In 1952, a survey of important private collections of Hawaiian artifacts was made on Kauai by Miss Mary Stacey of Honolulu, a member of Dr. Kenneth Emory’s class in anthropology at the University of Hawaii.
Among the private collections surveyed by Miss Stacey, under the supervision of Dr. Emory, were those of Eric Knudsen, Hector Moir, Elsie Wilcox, Mabel Wilcox, William Moragne, L. E. Miller, Paul Rice, William Goodwin, and the Walter McBryde collection at the Kauai Public Library.
Miss Stacey’s survey encompassed locating, cataloguing, labeling, photographing, sketching and measuring roughly 2,000 Hawaiian artifacts, after which copies of her survey were sent to Bishop Museum, the Kauai Historical Society and the collectors.
One outstanding artifact surveyed was a spear-like object belonging to Eric Knudsen, which Dr. Emory identified as a bow used in archery. Dr. Emory explained that the Hawaiians never used the bow and arrow in warfare, but had developed skill in its use for killing rats.

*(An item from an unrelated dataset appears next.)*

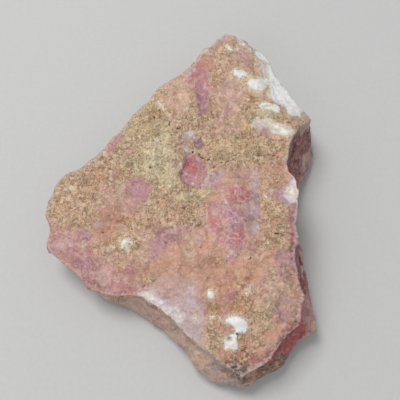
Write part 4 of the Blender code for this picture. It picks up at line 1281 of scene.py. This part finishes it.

Knudsen also possessed a wooden idol given to him by his father, Valdemar Knudsen, in 1853, which had been rescued and hidden under mats by a caretaker after Kaahumanu (1768-1832) had ordered all the idols in Hawaii destroyed in 1819.
Another artifact surveyed was a stone carved bowl dug up in a taro patch at Hanalei in the 1940s by John Hanohano Pa, the use of which could not be determined, according to Dr. Emery.
A stick of hardwood, with two sets of holes used to hold steamers of tapa, which was used as an offering stick stuck into the floor of a heiau, was surveyed as well, as was a maile wand with a needle-like slot in the end through which strips of dog hide dangled that was utilized by the masters of ceremonies who directed the games of ancient Hawaiians.
Following graduate work in anthropology at the University of Hawaii, Miss Stacey joined Bishop Museum, and in 1957, she married Dr. Charles S. Judd Jr. in Honolulu.
During the 1960s, Dr. and Mrs. Judd and their children lived in Samoa, where Dr. Judd practiced medicine.